═══ Dataset section
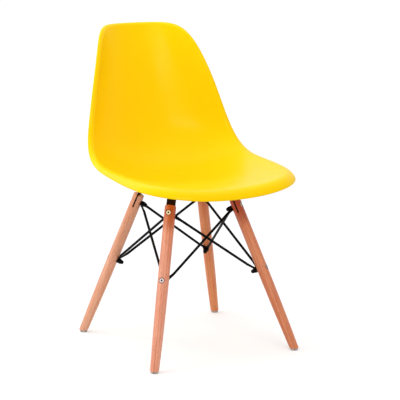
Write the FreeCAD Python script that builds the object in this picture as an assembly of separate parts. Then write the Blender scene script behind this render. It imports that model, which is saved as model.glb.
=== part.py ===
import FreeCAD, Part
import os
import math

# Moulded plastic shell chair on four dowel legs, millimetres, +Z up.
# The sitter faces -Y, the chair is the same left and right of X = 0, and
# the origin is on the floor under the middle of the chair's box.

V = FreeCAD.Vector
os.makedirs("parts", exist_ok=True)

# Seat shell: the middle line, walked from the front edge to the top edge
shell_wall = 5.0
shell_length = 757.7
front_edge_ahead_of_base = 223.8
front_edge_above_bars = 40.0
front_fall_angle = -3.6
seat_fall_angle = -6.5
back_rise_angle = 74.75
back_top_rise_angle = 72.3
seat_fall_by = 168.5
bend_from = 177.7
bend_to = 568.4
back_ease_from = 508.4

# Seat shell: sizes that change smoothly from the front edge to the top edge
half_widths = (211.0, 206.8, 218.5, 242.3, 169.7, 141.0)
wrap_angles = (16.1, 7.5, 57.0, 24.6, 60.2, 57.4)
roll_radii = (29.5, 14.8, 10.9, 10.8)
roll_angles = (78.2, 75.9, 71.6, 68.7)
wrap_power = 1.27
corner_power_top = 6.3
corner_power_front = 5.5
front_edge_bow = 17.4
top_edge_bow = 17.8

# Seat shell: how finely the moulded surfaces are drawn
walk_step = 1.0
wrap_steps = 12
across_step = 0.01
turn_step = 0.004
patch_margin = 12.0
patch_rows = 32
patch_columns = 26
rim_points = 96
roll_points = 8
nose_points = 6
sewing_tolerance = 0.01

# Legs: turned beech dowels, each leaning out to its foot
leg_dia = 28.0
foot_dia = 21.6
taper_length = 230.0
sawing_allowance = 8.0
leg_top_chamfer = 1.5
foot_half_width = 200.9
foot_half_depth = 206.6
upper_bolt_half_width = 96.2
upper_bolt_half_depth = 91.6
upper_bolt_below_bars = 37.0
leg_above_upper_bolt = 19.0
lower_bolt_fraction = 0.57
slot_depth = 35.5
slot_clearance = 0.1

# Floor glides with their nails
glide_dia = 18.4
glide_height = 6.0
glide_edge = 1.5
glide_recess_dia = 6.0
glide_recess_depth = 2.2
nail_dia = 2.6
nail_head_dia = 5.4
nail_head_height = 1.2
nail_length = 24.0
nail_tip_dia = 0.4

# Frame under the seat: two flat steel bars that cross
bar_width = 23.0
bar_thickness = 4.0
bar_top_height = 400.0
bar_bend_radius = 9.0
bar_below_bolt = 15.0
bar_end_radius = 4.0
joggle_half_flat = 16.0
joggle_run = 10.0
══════
*Objective:*
All of the material above needs to be copied exactly.

*Full solution:*
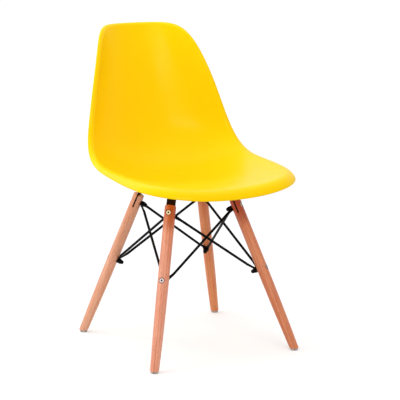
Write the FreeCAD Python script that builds the object in this picture as an assembly of separate parts. Then write the Blender scene script behind this render. It imports that model, which is saved as model.glb.
=== part.py ===
import FreeCAD, Part
import os
import math

# Moulded plastic shell chair on four dowel legs, millimetres, +Z up.
# The sitter faces -Y, the chair is the same left and right of X = 0, and
# the origin is on the floor under the middle of the chair's box.

V = FreeCAD.Vector
os.makedirs("parts", exist_ok=True)

# Seat shell: the middle line, walked from the front edge to the top edge
shell_wall = 5.0
shell_length = 757.7
front_edge_ahead_of_base = 223.8
front_edge_above_bars = 40.0
front_fall_angle = -3.6
seat_fall_angle = -6.5
back_rise_angle = 74.75
back_top_rise_angle = 72.3
seat_fall_by = 168.5
bend_from = 177.7
bend_to = 568.4
back_ease_from = 508.4

# Seat shell: sizes that change smoothly from the front edge to the top edge
half_widths = (211.0, 206.8, 218.5, 242.3, 169.7, 141.0)
wrap_angles = (16.1, 7.5, 57.0, 24.6, 60.2, 57.4)
roll_radii = (29.5, 14.8, 10.9, 10.8)
roll_angles = (78.2, 75.9, 71.6, 68.7)
wrap_power = 1.27
corner_power_top = 6.3
corner_power_front = 5.5
front_edge_bow = 17.4
top_edge_bow = 17.8

# Seat shell: how finely the moulded surfaces are drawn
walk_step = 1.0
wrap_steps = 12
across_step = 0.01
turn_step = 0.004
patch_margin = 12.0
patch_rows = 32
patch_columns = 26
rim_points = 96
roll_points = 8
nose_points = 6
sewing_tolerance = 0.01

# Legs: turned beech dowels, each leaning out to its foot
leg_dia = 28.0
foot_dia = 21.6
taper_length = 230.0
sawing_allowance = 8.0
leg_top_chamfer = 1.5
foot_half_width = 200.9
foot_half_depth = 206.6
upper_bolt_half_width = 96.2
upper_bolt_half_depth = 91.6
upper_bolt_below_bars = 37.0
leg_above_upper_bolt = 19.0
lower_bolt_fraction = 0.57
slot_depth = 35.5
slot_clearance = 0.1

# Floor glides with their nails
glide_dia = 18.4
glide_height = 6.0
glide_edge = 1.5
glide_recess_dia = 6.0
glide_recess_depth = 2.2
nail_dia = 2.6
nail_head_dia = 5.4
nail_head_height = 1.2
nail_length = 24.0
nail_tip_dia = 0.4

# Frame under the seat: two flat steel bars that cross
bar_width = 23.0
bar_thickness = 4.0
bar_top_height = 400.0
bar_bend_radius = 9.0
bar_below_bolt = 15.0
bar_end_radius = 4.0
joggle_half_flat = 16.0
joggle_run = 10.0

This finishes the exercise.